WORK TO DO> Give the lines of the material verbatim, from the first line to the line with "a flat flange.", including both.

(Data records)
********************
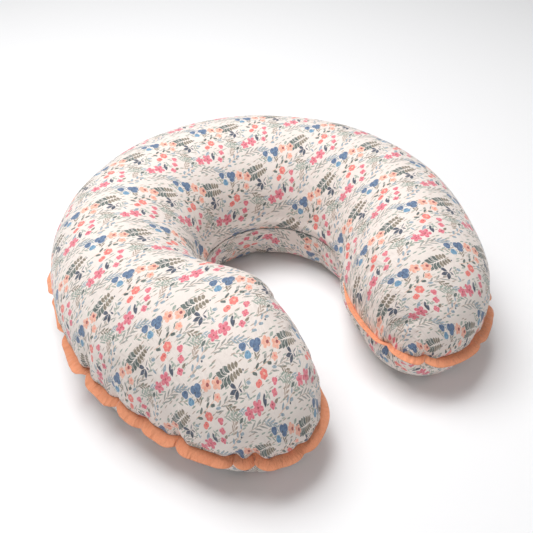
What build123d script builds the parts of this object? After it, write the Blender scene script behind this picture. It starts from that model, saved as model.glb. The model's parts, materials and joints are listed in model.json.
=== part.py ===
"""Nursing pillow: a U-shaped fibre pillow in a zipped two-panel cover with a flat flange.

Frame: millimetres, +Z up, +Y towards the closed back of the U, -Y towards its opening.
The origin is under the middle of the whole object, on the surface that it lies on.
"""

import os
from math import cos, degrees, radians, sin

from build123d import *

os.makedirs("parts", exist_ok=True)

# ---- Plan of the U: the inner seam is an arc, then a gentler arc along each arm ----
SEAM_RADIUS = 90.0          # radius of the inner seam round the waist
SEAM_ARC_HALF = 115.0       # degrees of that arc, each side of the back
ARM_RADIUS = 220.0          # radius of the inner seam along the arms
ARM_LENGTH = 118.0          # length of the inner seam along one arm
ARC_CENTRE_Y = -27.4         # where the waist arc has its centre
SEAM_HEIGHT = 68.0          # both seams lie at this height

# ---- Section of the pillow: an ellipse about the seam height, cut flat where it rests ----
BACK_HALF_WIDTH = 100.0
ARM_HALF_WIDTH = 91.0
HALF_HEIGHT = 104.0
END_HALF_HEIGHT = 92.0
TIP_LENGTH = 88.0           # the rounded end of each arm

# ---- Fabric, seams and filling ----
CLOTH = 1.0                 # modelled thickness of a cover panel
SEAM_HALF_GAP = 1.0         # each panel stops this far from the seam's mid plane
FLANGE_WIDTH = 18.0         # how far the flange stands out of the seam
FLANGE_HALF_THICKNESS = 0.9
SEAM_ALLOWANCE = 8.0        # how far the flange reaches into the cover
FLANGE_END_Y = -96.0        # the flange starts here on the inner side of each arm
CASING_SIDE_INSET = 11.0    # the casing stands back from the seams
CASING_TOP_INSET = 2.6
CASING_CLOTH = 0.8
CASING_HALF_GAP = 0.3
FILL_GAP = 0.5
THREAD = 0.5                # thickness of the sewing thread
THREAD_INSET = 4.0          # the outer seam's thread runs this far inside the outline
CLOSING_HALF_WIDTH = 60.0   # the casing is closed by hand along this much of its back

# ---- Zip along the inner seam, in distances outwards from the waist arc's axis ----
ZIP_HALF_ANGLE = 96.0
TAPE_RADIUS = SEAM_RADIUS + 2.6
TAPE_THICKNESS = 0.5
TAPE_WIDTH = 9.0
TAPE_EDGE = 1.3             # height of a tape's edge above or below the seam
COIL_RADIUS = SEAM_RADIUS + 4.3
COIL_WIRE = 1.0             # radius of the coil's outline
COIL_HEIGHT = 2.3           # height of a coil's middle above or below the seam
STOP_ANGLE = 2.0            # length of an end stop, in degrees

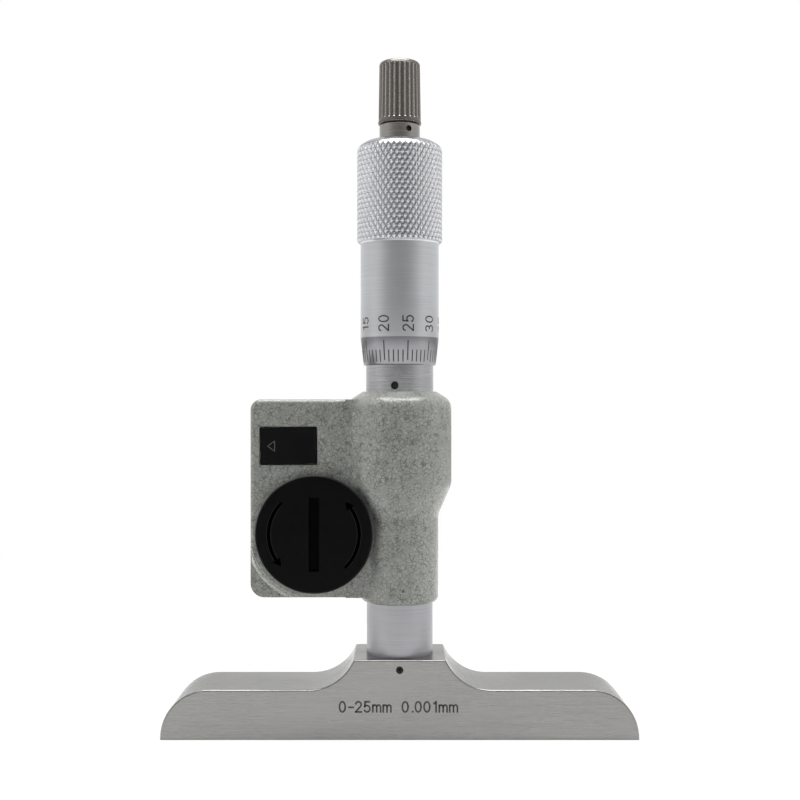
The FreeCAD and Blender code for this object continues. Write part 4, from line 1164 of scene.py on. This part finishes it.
********************
CORRECT RESULT>
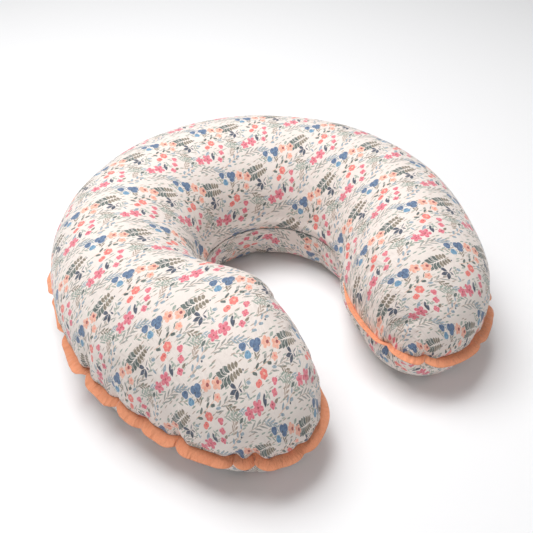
What build123d script builds the parts of this object? After it, write the Blender scene script behind this picture. It starts from that model, saved as model.glb. The model's parts, materials and joints are listed in model.json.
=== part.py ===
"""Nursing pillow: a U-shaped fibre pillow in a zipped two-panel cover with a flat flange.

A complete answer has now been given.